Facial Recognition, How the Genome Codes for It
Infants are innately attracted to face-like objects, which suggests they know what a face looks like without ever having seen one. This sort of innate, complex pattern recognition is critical for much of human behavior. Deficits in these abilities are associated with disorders such as autism and neurodegenerative diseases, as well as the damage suffered after stroke. Understanding the genetic features that underpin the development of innate recognition circuits could provide new avenues for treating these disorders.
With this NIH Director’s New Innovator Award, Michael J. Sheehan, Neurobiology and Behavior, is asking how the genome encodes instructions for the neural circuits that innately recognize specific, complex patterns, such as a face. One of the challenges in this research area has been finding the right models for study. Sheehan’s group has identified a unique species of paper wasp, Polistes fuscatus, which has highly variable facial patterns that they use to recognize individual nestmates within their small societies. Their closely related sister species, however, lack specialized facial processing. By comparing the genomes, Sheehan’s group is probing the genomic basis for the skill’s evolution.

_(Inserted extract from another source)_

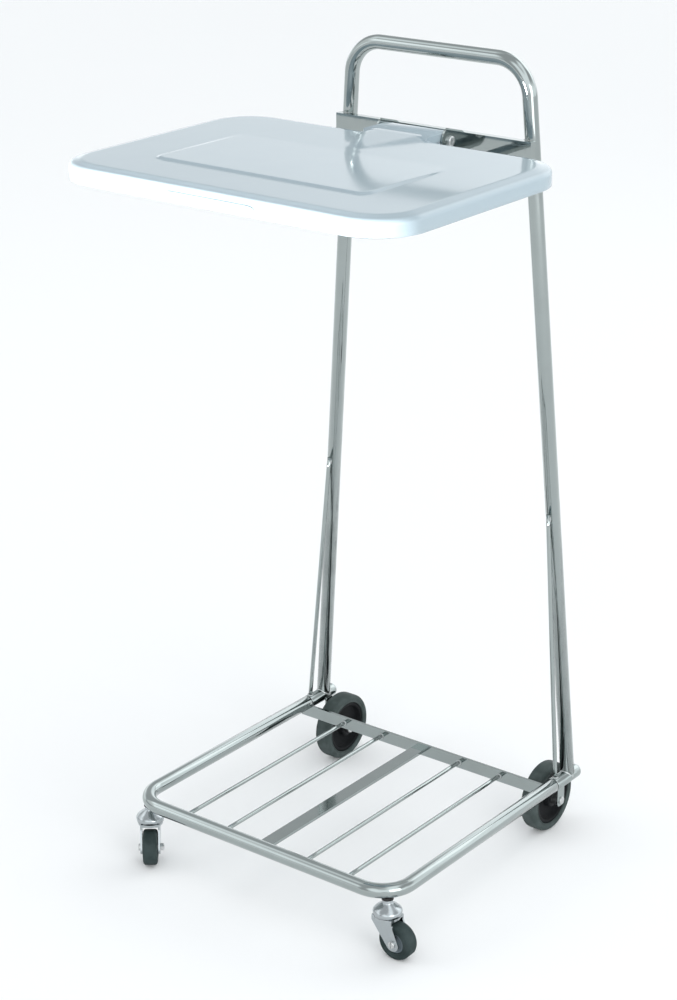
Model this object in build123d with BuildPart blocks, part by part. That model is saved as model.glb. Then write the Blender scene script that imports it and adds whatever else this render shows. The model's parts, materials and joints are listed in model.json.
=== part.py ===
"""Wheeled bag holder stand: a chromed tube frame with a hinged lid over a bag ring.

Millimetres. +X is the right-hand side seen from the front, -Y the front, +Z up.
The origin is on the floor, under the middle of the stand.
"""
import math
import os

from build123d import *

os.makedirs("parts", exist_ok=True)

# Frame tubes
tube_dia = 20.0
tube_wall = 1.5
rod_dia = 6.0
weld_sink = 1.0

# Base frame
rail_spacing = 440.0
rail_height = 93.0
base_front_y = -201.0
base_corner_radius = 45.0
joint_y = 183.0
joint_gap = 1.5
foot_end_y = 246.0
foot_dome_height = 6.0
crossbar_y = 171.0
crossbar_height = 18.0
crossbar_thickness = 4.0
floor_height = 88.0
floor_pitch = 69.5
floor_bar_width = 20.0
floor_bar_thickness = 4.0
floor_bar_bevel = 1.0
spigot_length = 44.0
spigot_clearance = 0.1

# Upright frame
leg_foot_y = 222.0
handle_y = 197.0
handle_height = 1101.0
handle_spacing = 280.0
handle_bend_radius = 50.0
stay_foot_y = 190.0
stay_top_height = 489.0

# Hinge at the head of the uprights
hinge_bar_length = 316.0
hinge_bar_height = 24.0
hinge_bar_depth = 10.0
hinge_bar_bottom = 977.0
ear_inner_x = 51.5
ear_thickness = 3.0
ear_nose_radius = 18.0
hinge_y = 148.0
hinge_z = 995.5
hinge_bolt_dia = 8.0
hinge_bolt_clearance = 0.1
knuckle_radius = 12.0
hinge_head_dia = 13.0
hinge_head_height = 4.0
hinge_washer_thickness = 1.5
hinge_nut_height = 6.5
knuckle_side_gap = 0.5

# Lid
lid_width = 534.0
lid_front_y = -269.0
lid_rear_y = 111.0
lid_bottom = 979.0
lid_rim_height = 22.0
lid_wall = 3.0
lid_corner_radius = 48.0
lid_edge_radius = 7.0
deck_inset = 9.0
deck_rise = 2.5
panel_side_inset = 99.0
panel_front_inset = 86.0
panel_rise = 2.5
panel_length = 175.0
panel_corner_radius = 18.0
hump_front_y = 12.0
hump_front_width = 26.0
hump_rear_width = 118.0
hump_top_width = 74.0
knuckle_rib_thickness = 5.0
grip_width = 140.0
grip_reach = 4.0
grip_height = 10.0
grip_lift = 5.0
grip_end_radius = 3.5
rest_pad_dia = 12.0
rest_pad_spacing = 300.0
rest_pad_gap = 0.3

# Bag ring
ring_dia = 10.0
ring_bottom = 976.0
ring_side_gap = 2.0
ring_rear_y = 76.0
ring_corner_radius = 60.0
arm_spacing = 180.0
arm_width = 20.0
arm_thickness = 5.0

# Rear wheels
wheel_dia = 100.0
wheel_width = 25.0
wheel_inset = 22.0
tyre_edge_radius = 5.0
wheel_rim_dia = 78.0
hub_boss_radius = 14.0
axle_dia = 8.0
running_clearance = 0.1
bracket_thickness = 3.0
bracket_inset = 9.0
bracket_tongue_width = 18.0
bracket_below_axle = 15.0
bracket_shoulder_front = 16.0
bracket_shoulder_rear = 19.0
axle_head_dia = 11.0
axle_head_height = 2.0
axle_cap_dia = 14.0
axle_cap_height = 7.0
wheel_end_gap = 0.3
tyre_key_width = 9.0
tyre_key_depth = 3.0
tyre_clearance = 0.05

# Swivel casters
caster_wheel_dia = 50.0
caster_wheel_width = 20.0
caster_trail = 17.0
caster_right_turn = 0.0
caster_left_turn = -51.0
caster_stem_dia = 10.0
caster_neck_dia = 14.0
caster_head_dia = 39.0
caster_head_bottom = 59.0
caster_top_gap = 2.0
caster_washer_sink = 2.0
fork_plate_dia = 35.0
fork_plate_thickness = 4.0
fork_arm_thickness = 2.5
fork_side_gap = 1.2
fork_half_length = 16.0
fork_nose_radius = 10.0
fork_top_gap = 0.3
caster_collar_dia = 15.0
caster_collar_height = 2.6
caster_foot_dia = 15.0
caster_foot_height = 3.4
caster_rim_dia = 29.0
caster_edge_radius = 4.0
caster_key_width = 7.0
caster_key_depth = 2.0
caster_bolt_head_dia = 10.0
caster_bolt_head_height = 3.0
caster_nut_height = 4.5
caster_axle_dia = 6.0

# Sizes that follow
tube_radius = tube_dia / 2
rod_radius = rod_dia / 2
rail_x = rail_spacing / 2
bore_radius = tube_radius - tube_wall
leg_top_x = handle_spacing / 2
foot_start_y = joint_y + joint_gap
lid_top = lid_bottom + lid_rim_height
hinge_bar_top = hinge_bar_bottom + hinge_bar_height
wheel_radius = wheel_dia / 2
wheel_outer_x = rail_x - wheel_inset
wheel_mid_x = wheel_outer_x - wheel_width / 2
wheel_inner_x = wheel_outer_x - wheel_width
axle_y = leg_foot_y
sides = (("left", -1), ("right", 1))


def leg_point(height, side):
    """The point on a leg's centre line at a height."""
    share = (height - rail_height) / (handle_height - rail_height)
    x = rail_x + (leg_top_x - rail_x) * share
    y = leg_foot_y + (handle_y - leg_foot_y) * share
    return Vector(side * x, y, height)


def finish(part, name):
    """Label a finished piece and write it."""
    part.label = name
    export_step(part, f"parts/{name}.step")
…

The studies use a genome-wide approach that will pinpoint the genomic loci involved in specifying circuit development and the features that encode information in these circuits. Along the way, Sheehan hopes to establish this unique species of wasp as a powerful invertebrate model for the genomics and neurobiology of complex social behaviors. Most importantly, the research will contribute a deeper and richer understanding of how genomes encode the design of neural circuits for specific recognition tasks.